Which Is Scarier: The Government, or Your Mom?
This week's column is (yawn!) Social Security privatization. The newspaper version is available here.
But first, this past Saturday was the El Tour de Tucson 111-mile bicycle race and, avoiding the "wardrobe malfunction" (the cleat coming out of my shoe) that afflicted me in 2000, I finished in the "gold" category at 5:48:16, which is a bit more than 1.5 hours better than my previous time. (That's 934 out of 3692 unofficial finishers.) A special shout-out to my cousin Andrew Fredman, who flew in from Westchester County and finished somehow in the "silver" category, in his second century ride this year. Finishing times are available here; use your browser's edit/find feature if you don't feel like scrolling through nearly a thousand names before you get to your happy correspondent. So that means this year I've done 2 century-plus rides (each about 110 miles--and who decided that the additional 10 miles was a good thing?) and a marathon. Telling you? As the joke says, heck, I'm telling everybody!
UPDATE: Revised (but still unofficial) results have me finishing 898 out of 3567 instead of the numbers in the previous paragraph. Also, here's a photo of me at the Sabino Creek crossing about 45 miles into the ride.
Finally, the inside joke in this column is that the Andrew Tobias column was printed in the January, 1986 edition of Playboy. Yes, I must have read it for the articles.
PRIVATIZATION - A RELATIVE RISK
You may be a whiz at picking investments, but what about your market-unsavvy kin?
East Valley Tribune, Nov. 21, 2004
Maybe you can handle Social Security privatization. But can your relatives?
Ignore the trillion-dollar costs of transitioning from pay-as-you-go system, or how transferring funds to private accounts only accelerates when the system can’t pay boomer retirements. Forget about the transaction costs of managing millions of small accounts.
Before you start salivating at Social Security privatization, remember that you’ll need more than the investment expertise necessary for your own retirement. You’ll also need to generate returns large enough also to cover your relatives’ losses on their private accounts.
If you think you’re up to that challenge, then congratulations -- but if so, why not quit your current job and start running a hedge fund?
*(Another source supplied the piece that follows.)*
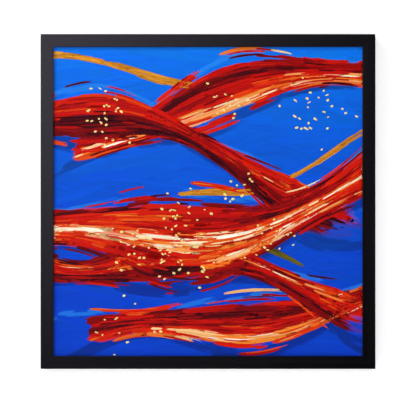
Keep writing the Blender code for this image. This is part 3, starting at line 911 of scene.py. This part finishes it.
class Film:
    """The paint: a film on a square grid and raised brush marks on top of it."""

    def __init__(self, rng):
        self.rng = rng
        self.axis = np.linspace(-FILM_HALF, FILM_HALF, FILM_POINTS)
        self.cell = self.axis[1] - self.axis[0]
        self.colour = np.repeat(blend_stops(BLUES, self.axis)[:, None, :], FILM_POINTS, axis=1)
        self.height = np.zeros((FILM_POINTS, FILM_POINTS))
        self.run = np.zeros((FILM_POINTS, FILM_POINTS, 3))
        self.number = np.zeros((FILM_POINTS, FILM_POINTS), dtype=int)
        self.strokes = 0
        self.stack = None
        self.marks = []

    def span(self, low, high):
        first = int(np.clip(np.floor((low + FILM_HALF) / self.cell), 0, FILM_POINTS))
        last = int(np.clip(np.ceil((high + FILM_HALF) / self.cell) + 1, 0, FILM_POINTS))
        return slice(first, last)

    def area(self, line, start, end, half, edge):
        """The grid under a brush mark: its part, and how far along and across the mark each point lies."""
        columns = self.span(start, end)
        x = self.axis[columns]
        if len(x) < 2:
            return None
        middle, cosine = line(x)
        rows = self.span(middle.min() - half * 1.6, middle.max() + half * 1.6)
        z = self.axis[rows][:, None]
        if len(z) < 2:
            return None
        along = (x - start) / (end - start)
        taper = np.clip(1 - np.abs(2 * along - 1) ** 5, 0.02, 1) ** 0.5
        reach = half * taper * (1 + np.interp(along, np.linspace(0, 1, len(edge)), edge))
        return (rows, columns), along, (z - middle) * cosine / reach, reach

    def stroke(self, line, start, end, half, colour, load, dry=0.5, wet=0.12):
        """One flat brush mark in the film along a line, from start to end in x."""
        rng = self.rng
        self.strokes += 1
        lanes = rng.uniform(0, 1, max(int(half / STROKE_LANE), 3))
        ends = rng.uniform(0.72, 1.0, len(lanes))
        found = self.area(line, start, end, half, rng.uniform(-0.12, 0.12, EDGE_KNOTS))
        if not found:
            return
        part, along, across, reach = found
        places = np.linspace(-1, 1, len(lanes))
        bristle = np.interp(across, places, lanes)
        stop = np.interp(across, places, ends)
        soft = np.clip(self.cell / reach, 0.02, 1.0)
        cover = np.clip((1 - np.abs(across)) / soft + 0.5, 0, 1)
        fade = np.clip((along - stop * (1 - 0.35 * dry)) / 0.12, 0, 1)
        cover = cover * (1 - fade * np.clip(dry * 1.6 * (1.15 - bristle), 0, 1))
        held = np.clip(cover, 0, 1)[..., None]
        tone = (1 + 0.16 * (bristle - 0.5))[..., None]
        old = self.colour[part]
        fresh = colour * tone * (1 - wet * bristle[..., None]) + old * wet * bristle[..., None]
        self.colour[part] = old * (1 - held) + fresh * held
        ridge = np.exp(-(((np.abs(across) - 0.86) / 0.16) ** 2))
        relief = load * (0.35 + 0.5 * bristle + 0.45 * ridge)
        was = self.height[part]
        self.height[part] = was * (1 - 0.7 * cover) + relief * cover
        taken = cover > 0.5
        run = np.broadcast_to(self.axis[part[1]] - start, taken.shape)
        seed = np.full(taken.shape, STROKE_SHIFT * self.strokes)
        fresh_run = np.stack((run + seed, across * reach, seed), axis=-1)
        self.run[part] = np.where(taken[..., None], fresh_run, self.run[part])
        self.number[part] = np.where(taken, self.strokes, self.number[part])

    def inside(self):
        """1 where a point and its neighbours belong to the same brush mark, else 0."""
        number = np.pad(self.number, 1, mode="edge")
        same = np.ones(self.number.shape, dtype=bool)
        for down in (0, 1, 2):
            for right in (0, 1, 2):
                near = number[down : down + FILM_POINTS, right : right + FILM_POINTS]
                same &= near == self.number
        return same.astype(float)

    def stack_at(self, x, z):
        """The height of the paint laid so far at these places."""
        top = FILM_POINTS - 1.001
        down, right = ((np.clip(v, -FILM_HALF, FILM_HALF) + FILM_HALF) / self.cell for v in (z, x))
        down, right = np.minimum(down, top), np.minimum(right, top)
        i, j = down.astype(int), right.astype(int)
        u, v = down - i, right - j
        near = self.stack[i, j] * (1 - v) + self.stack[i, j + 1] * v
        far = self.stack[i + 1, j] * (1 - v) + self.stack[i + 1, j + 1] * v
        return near * (1 - u) + far * u

    def mark(self, line, start, end, half, colours, load, dry=0.8):
        """A raised brush mark in two colours, whose bristles run dry one by one towards its end."""
        rng = self.rng
        self.strokes += 1
        # A mark that comes from under the lip or goes there has no end of its own
        opened, closed = start < -MARK_EDGE, end > MARK_EDGE
        start, end = max(start, -MARK_EDGE), min(end, MARK_EDGE)
        lanes = int(np.clip(2 * half / MARK_LANE, *MARK_LANES))
        stations = int(np.clip((end - start) / max(MARK_STATION, 0.6 * half), *MARK_STATIONS))
        bristle = rng.uniform(0, 1, lanes)
        first = rng.uniform(0, 0.05, lanes) * (not opened)
        last = 1 - rng.uniform(0, 0.16, lanes) * (not closed)
        edge = rng.uniform(-0.14, 0.14, EDGE_KNOTS)
        share = rng.uniform(0, 0.65, lanes)
        if end - start < MARK_SHORTEST:
            return
        even = np.linspace(0, 1, stations)
        t = (0.5 * even + 0.25 * (1 - np.cos(pi * even)))[:, None]
        x = start + (end - start) * (first + (last - first) * t)
        across = np.concatenate(([-1.0], np.linspace(-0.86, 0.86, lanes - 2), [1.0]))
        from_end = np.where(t < 0.5, (1 - 2 * t) * (not opened), (2 * t - 1) * (not closed))
        taper = np.clip(1 - from_end**6, 0.10, 1) ** 0.5
        offset = across * half * taper * (1 + np.interp(t, np.linspace(0, 1, EDGE_KNOTS), edge))
        slope = (line(x + HALF_STEP)[0] - line(x - HALF_STEP)[0]) / (2 * HALF_STEP)
        cosine = 1 / np.sqrt(1 + slope**2)
        z = line(x)[0] + cosine * offset
        x = x - slope * cosine * offset * (not (opened or closed))
        if np.abs(z).max() > MARK_EDGE or np.abs(x).max() > FILM_HALF:
            return
        ridge = np.exp(-(((np.abs(across) - 0.8) / 0.18) ** 2))
        blob = np.exp(-((t / 0.08) ** 2)) * (not opened)
        relief = load * (0.30 + 0.55 * bristle + 0.35 * ridge + 0.35 * blob)
        stop = 1 - 0.6 * dry * (1 - bristle) * (not closed)
        worn = np.clip((t - stop) / 0.12, 0, 1)
        rise = relief - (relief + MARK_SUNK) * worn
        rise[:, [0, -1]] = -MARK_SUNK
        rise[[0, -1], :] = -MARK_SUNK
        height = pressed(x, z, self.stack_at(x, z) + rise)
        verts = np.stack((x, CANVAS_FRONT - height, z + CENTRE_Z), axis=-1)
        mixed = colours[0] * (1 - share[:, None]) + colours[1] * share[:, None]
        shown = mixed * (1 + 0.24 * (bristle - 0.5))[:, None]
        colour = np.broadcast_to(shown, verts.shape)
        seed = STROKE_SHIFT * self.strokes
        run = np.stack((x - start + seed, offset, np.full(x.shape, seed)), axis=-1)
        self.marks.append((verts, colour, run))
        found = self.area(line, start, end, half, edge)
        if found:
            part, along, over, _ = found
            held = (np.abs(over) < 0.95) * (1 - 0.7 * dry * np.clip((along - 0.6) / 0.4, 0, 1))
            self.stack[part] += 0.5 * load * held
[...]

Every single American believes that he or she is (1) an above-average driver and (2) an above-average investor. It almost goes without saying that you must certainly be both. However, your mother and father (or, for older readers, your son, daughter, and son-in-law) also firmly believe that they are above-average drivers and investors. You may know better. But they’d still get their own private account and be responsible for investment results.
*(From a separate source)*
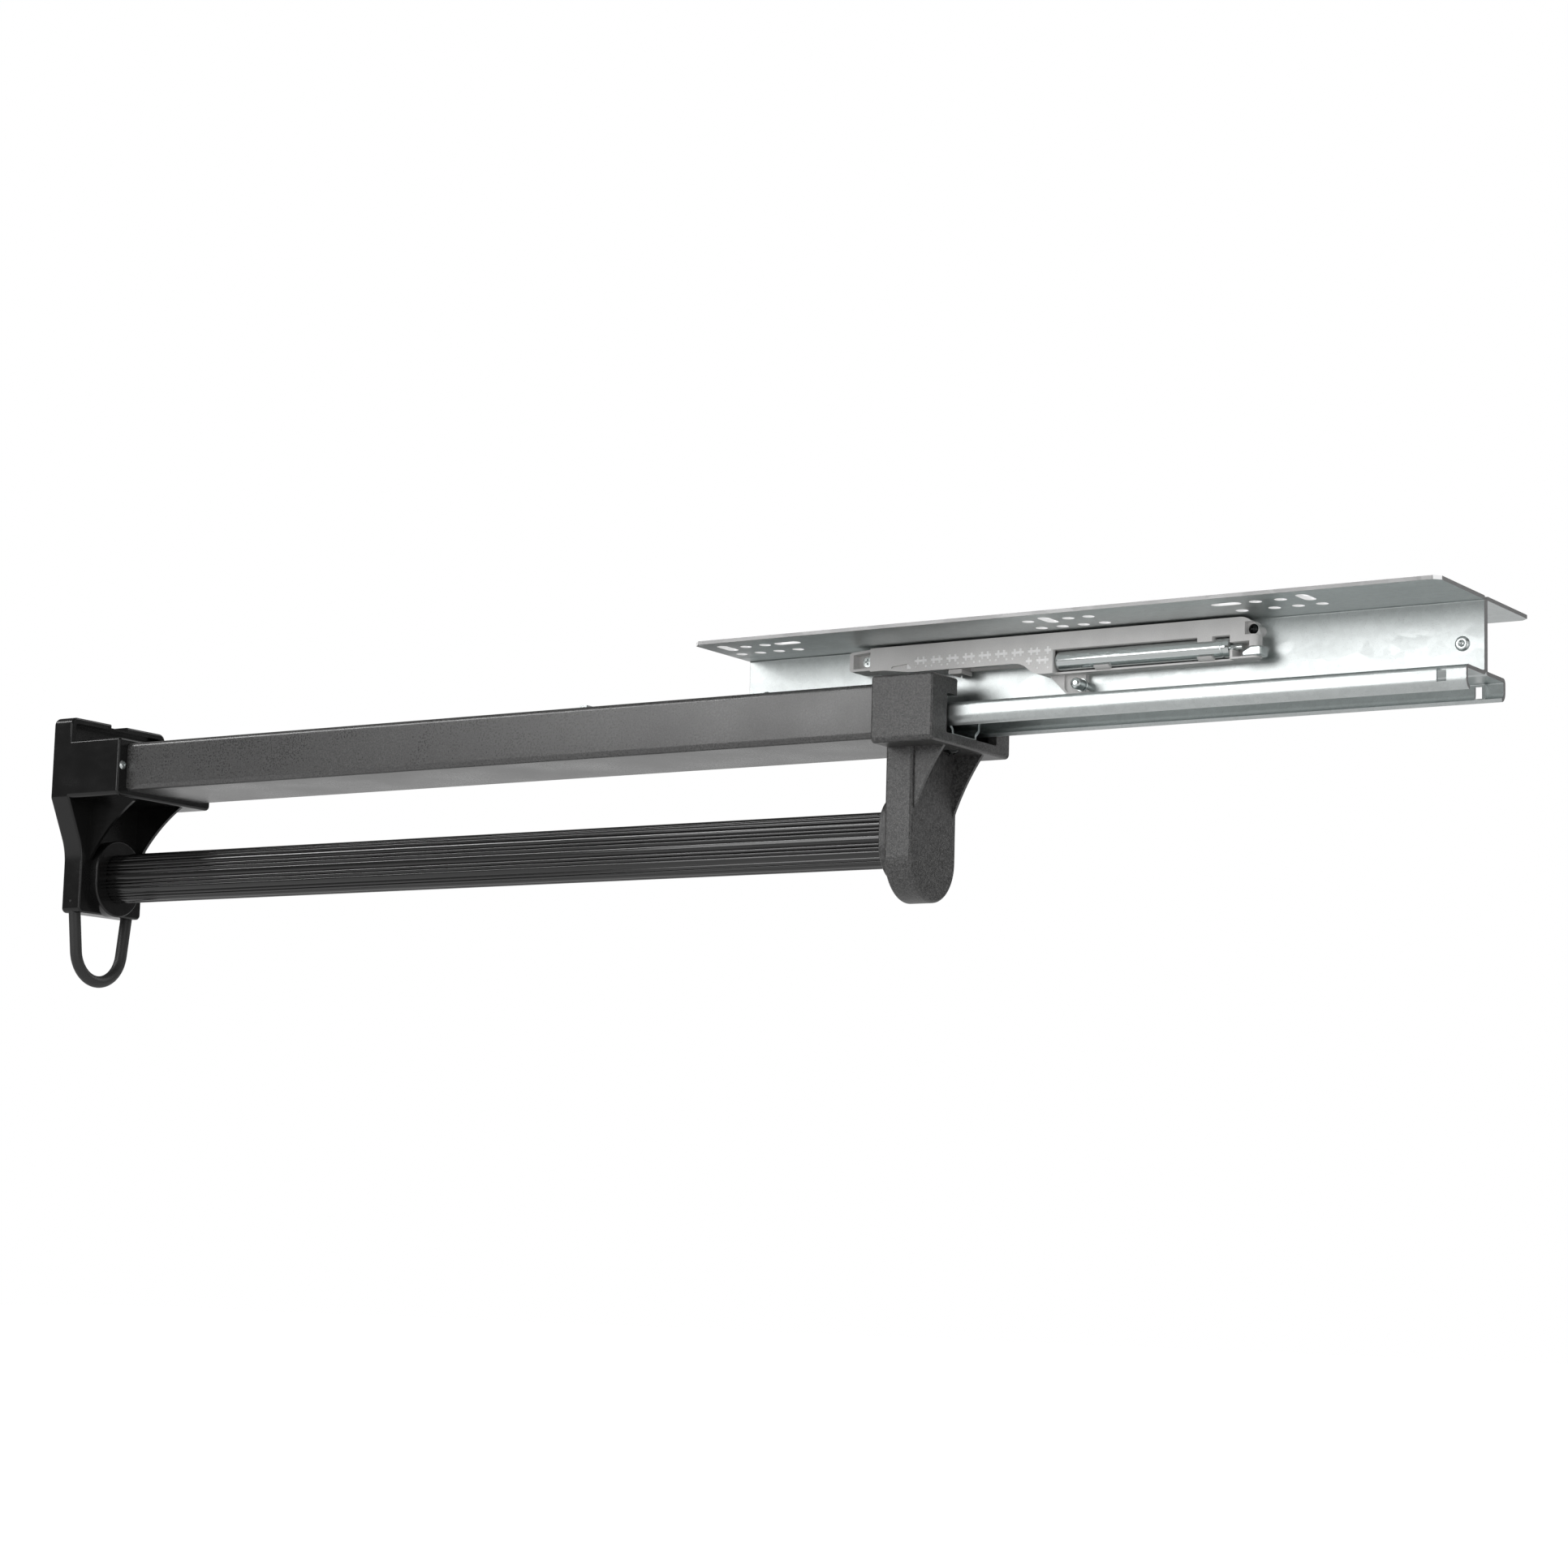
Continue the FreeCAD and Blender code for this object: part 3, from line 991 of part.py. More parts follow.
def rear_bracket():
    """Block round the tube's rear end, with the tongue that carries the rod below it."""
    body = bracket_block(REAR_BLOCK_FRONT, REAR_BLOCK_REAR, REAR_BLOCK_TOP)
    tongue_bottom = TONGUE_CENTRE_Z - TONGUE_HALF
    tongue_top = BLOCK_BOTTOM + 2 * PAST
    tongue = prism(symmetric([(TONGUE_HALF, tongue_top, 0), (TONGUE_HALF, tongue_bottom, TONGUE_HALF)]), "x",
                   TONGUE_FRONT, TONGUE_REAR)
    tongue = eased(eased(tongue, TONGUE_EASE, "x", TONGUE_FRONT), TONGUE_EASE, "x", TONGUE_REAR)
    collar = eased(prism(obround(COLLAR_HALF_WIDTH, COLLAR_HALF_HEIGHT), "x", REAR_COLLAR_END, TONGUE_FRONT + PAST),
                   COLLAR_EASE, "x", REAR_COLLAR_END)
    rib_pair = ribs(REAR_RIB_START, REAR_RIB_MIDDLE, TONGUE_REAR, REAR_RIB_FOOT)
    slot = block(REAR_BLOCK_FRONT - PAST, REAR_BLOCK_REAR + PAST, -REAR_SLOT_HALF, REAR_SLOT_HALF,
                 REAR_SLOT_BOTTOM, REAR_BLOCK_TOP + PAST)
    opening = prism(rectangle(-REAR_OPENING_HALF, REAR_OPENING_HALF, REAR_OPENING_BOTTOM, REAR_SLOT_BOTTOM,
                              REAR_OPENING_RADIUS), "x", TUBE_REAR, REAR_BLOCK_REAR + PAST)
    screw_hole = bar_z(TUBE_SCREW_RADIUS, BLOCK_BOTTOM - PAST, TUBE_BOTTOM + PAST, TUBE_SCREW_X, 0)
    cutters = [tube_socket(REAR_BLOCK_FRONT - PAST, TUBE_REAR), slot, opening, screw_hole,
               rod_room(REAR_COLLAR_END - PAST, REAR_BLOCK_FRONT)]
    return union([body, tongue, collar] + rib_pair).cut(cutters)


def rear_underside_screw():
    """Phillips screw through the block, the tube's floor and the channel's floor."""
    screw = pan_screw(TUBE_SCREW_HEAD, TUBE_SCREW_HEAD_HEIGHT, TUBE_SCREW_RADIUS, TUBE_SCREW_TIP - BLOCK_BOTTOM)
    return turned(screw, -Z_AXIS, FreeCAD.Vector(TUBE_SCREW_X, 0, BLOCK_BOTTOM))


# --- Hanger rod and loop ------------------------------------------------------------------------------

def rod_core():
    """Oval tube that carries the clothes."""
    outer_half = ROD_HALF_WIDTH - ROD_COVER
    outer_height = ROD_HALF_HEIGHT - ROD_COVER
    outer = prism(obround(outer_half, outer_height), "x", PLATE_REAR, REAR_BLOCK_FRONT)
    inner = prism(obround(outer_half - ROD_CORE_WALL, outer_height - ROD_CORE_WALL), "x", PLATE_REAR,
                  REAR_BLOCK_FRONT)
    return outer.cut(inner)


def oval_point(distance, depth):
    """Point at a distance round the rod's outline from its lowest right end of the flat side, upwards."""
    radius = ROD_HALF_WIDTH
    flat = 2 * (ROD_HALF_HEIGHT - radius)
    arc = math.pi * radius
    side = 1
    if distance >= flat + arc:
        distance -= flat + arc
        side = -1
    if distance < flat:
        return side * (radius - depth), ROD_Z + side * (distance - flat / 2)
    angle = (distance - flat) / radius
    reach = radius - depth
    return side * reach * math.cos(angle), ROD_Z + side * (flat / 2 + reach * math.sin(angle))


def rod_sleeve():
    """Ribbed cover: its outline is one low arc for each rib, with a crease between them."""
    outline_length = 4 * (ROD_HALF_HEIGHT - ROD_HALF_WIDTH) + 2 * math.pi * ROD_HALF_WIDTH
    pitch = outline_length / ROD_RIBS
    edges = []
    for index in range(ROD_RIBS):
        start = index * pitch
        places = (oval_point(start, ROD_RIB_DEPTH), oval_point(start + pitch / 2, 0),
                  oval_point((start + pitch) % outline_length, ROD_RIB_DEPTH))
        edges.append(Part.Arc(*(FreeCAD.Vector(PLATE_REAR, y, z) for y, z in places)).toShape())
    ribbed = Part.Face(Part.Wire(edges)).extrude(X_AXIS * (REAR_BLOCK_FRONT - PLATE_REAR))
    core_room = prism(obround(ROD_HALF_WIDTH - ROD_COVER, ROD_HALF_HEIGHT - ROD_COVER), "x",
                      PLATE_REAR - PAST, REAR_BLOCK_FRONT + PAST)
    return ribbed.cut(core_room)


def pull_loop():
    """Round bar bent to a loop, with both legs plugged into the front plate."""
    lean = math.radians(LOOP_LEAN)
    foot_y = LOOP_RADIUS * math.cos(lean)
    foot_z = LOOP_CENTRE_Z - LOOP_RADIUS * math.sin(lean)
    top_y = foot_y + (LOOP_PLUG_TOP - foot_z) * math.tan(lean)
    left_top, left_foot, lowest, right_foot, right_top = (
        FreeCAD.Vector(LOOP_X, y, z) for y, z in
        ((-top_y, LOOP_PLUG_TOP), (-foot_y, foot_z), (0, LOOP_CENTRE_Z - LOOP_RADIUS), (foot_y, foot_z),
         (top_y, LOOP_PLUG_TOP)))
    path = Part.Wire([Part.makeLine(left_top, left_foot), Part.Arc(left_foot, lowest, right_foot).toShape(),
                      Part.makeLine(right_foot, right_top)])
    section = Part.Wire(Part.makeCircle(LOOP_BAR, left_top, left_foot - left_top))
    return path.makePipeShell([section], True, False)


# --- Output -------------------------------------------------------------------------------------------

SUBPARTS = [
    rail_near_half, rail_far_half, web_rivets,
    soft_close_housing, soft_close_back_plate, damper_cylinder, damper_tail_lug, housing_front_screw,
    housing_rear_screw, locating_peg, closing_spring,
    catch_slider, piston_rod,
    ball_cage, cage_balls,
    inner_channel, channel_rivets, hanger_tube, catch_actuator, actuator_rivet,
    front_bracket, front_block_screws, rear_bracket, rear_underside_screw,
    rod_core, rod_sleeve, pull_loop,
]

os.makedirs("parts", exist_ok=True)
for make in SUBPARTS:
    shape = make()
    if not shape.isValid():
        raise ValueError(f"{make.__name__} is not a valid shape")
    shape.exportStep(f"parts/{make.__name__}.step")
    box = shape.BoundBox
    print(f"{make.__name__:24s} solids {len(shape.Solids):2d}  volume {shape.Volume / 1000:8.2f} cm3  "
          f"x {box.XMin:7.1f} {box.XMax:7.1f}  y {box.YMin:6.1f} {box.YMax:6.1f}  z {box.ZMin:7.1f} {box.ZMax:6.1f}")
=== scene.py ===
import logging
import math
from dataclasses import dataclass
from enum import Enum

import bmesh
import bpy
import numpy as np
from mathutils import Matrix, Vector


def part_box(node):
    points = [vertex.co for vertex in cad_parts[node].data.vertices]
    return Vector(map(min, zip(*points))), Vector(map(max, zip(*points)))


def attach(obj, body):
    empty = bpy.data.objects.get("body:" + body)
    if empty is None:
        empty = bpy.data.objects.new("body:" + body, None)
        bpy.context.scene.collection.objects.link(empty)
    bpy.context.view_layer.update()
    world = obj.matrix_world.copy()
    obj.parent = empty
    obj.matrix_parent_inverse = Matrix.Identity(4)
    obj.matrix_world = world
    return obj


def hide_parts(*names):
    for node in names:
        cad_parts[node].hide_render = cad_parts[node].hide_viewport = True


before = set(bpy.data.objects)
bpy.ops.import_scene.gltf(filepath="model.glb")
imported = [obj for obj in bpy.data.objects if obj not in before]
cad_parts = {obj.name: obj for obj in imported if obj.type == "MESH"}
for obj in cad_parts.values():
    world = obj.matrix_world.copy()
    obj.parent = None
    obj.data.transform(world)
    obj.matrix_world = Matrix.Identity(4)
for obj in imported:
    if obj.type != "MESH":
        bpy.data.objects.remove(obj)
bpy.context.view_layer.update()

log = logging.getLogger("closet_rod")

MM = 0.001
MERGE_DISTANCE = 0.002  # millimetres: vertices closer than this are one
SAME_PLACE = 1e-4  # millimetres: points of an outline closer than this are one
STRAIGHT_ANGLE = 1e-6  # radians: a corner this flat gets no arc
FLAT_ANGLE = 0.5  # degrees: faces this flat to each other are one
SHARP_ANGLE = 35.0  # degrees: an edge this sharp is rounded over
AREA_WEIGHT = 100  # the largest weight of a face's area in its corners' normals
STEEL_TINT = (0.95, 1.0, 0.995)
WHITE = (1.0, 1.0, 1.0, 1.0)

Corner = tuple[float, float, float]
Place = tuple[float, float, float]
Colour = tuple[float, float, float]
Profile = list[tuple[float, float]]
Socket = bpy.types.NodeSocket


class Axis(Enum):
    """Direction that a section or a turned profile is carried along."""

    X = 0
    Y = 1
    Z = 2


class Body(Enum):
    """Bodies of the frame that finished pieces ride on."""

    RAIL = "rail"
    CATCH = "catch"
    CARRIAGE = "carriage"


class Maths(Enum):
    """What a maths node does with its values."""

    ADD = "ADD"
    SUBTRACT = "SUBTRACT"
    MULTIPLY = "MULTIPLY"
    MAXIMUM = "MAXIMUM"
    ABSOLUTE = "ABSOLUTE"
    GREATER = "GREATER_THAN"
    LESS = "LESS_THAN"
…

Maybe your mother really is an above-average driver. And maybe she’s the Queen of England. But if mom isn’t really a stock market expert, then her Social Security payments after privatization won’t be as much as she’d expected. And at that point, she’ll be looking at you kids to help her out.
It’s one thing to be a savvy enough investor to sock away enough for your own retirement. If you think you’re savvy enough to cover both your retirement, and also make up for your son-in-law’s pigheadedness, then remember that the Greeks had a word for that attitude: Hubris. Maybe there’s a free lunch for you. But for your parents and kids as well? That’s a lot of free lunches.
Don’t assume that the government will step in to protect people from their investment errors. If there’s a guarantee that no matter how badly mom does with her investment choices she’d still get at least as much as she would have gotten under traditional Social Security benefits, it will cost a bundle to make up for millions of mistakes -- increasing the already trillion-dollar transition costs.
More importantly, it means that privatized accounts would come with a “heads you win, tails we lose” government guarantee, encouraging millions of investors to take lots of risks. If your bet pays off, you win. If the bet fails, the government comes to the rescue.
Unless (for some unfathomable reason) we want people to invest their privatized accounts in companies which buy lottery tickets, knowing that there’s a small chance of a huge windfall but little downside, because basic benefits are guaranteed anyway. We tried that once; it was called the S&L bailout. There’s little need to try it again with 150 million little S&Ls.
Back in 1986, Andrew Tobias wrote a tongue-in-cheek column describing how he had invested $2,000 in his IRA during the previous year. He bought one obscure company that went from 50 cents to 1 5/8 a share, then some more stocks that went from 17 to 24, and sold puts on stocks that declined from 14 to 10 and 23 to 14 ½. (Of course, if you can decide what you should have bought and sold after the fact, it’s amazing how well you can do.)
Still, the vast majority of his “gains” came from a stock tip he got from some CIA guys, who had decided to quadruple quietly the stock of an obscure electronics company as a way to pay off certain persons whom it might be embarrassing to pay directly; they’d just be told what stock to buy. It took months, but shares bolted from 2 1/8 to 10. Bingo! On December 31, Tobias supposedly could retire on his IRA.
If you served in the Agency -- or get the chance to buy a piece of the Texas Rangers franchise on the cheap -- then sure, privatization makes sense. You’ll make enough to cover your “above-average” mom, dad, and kids. For the rest of us: Are you kidding?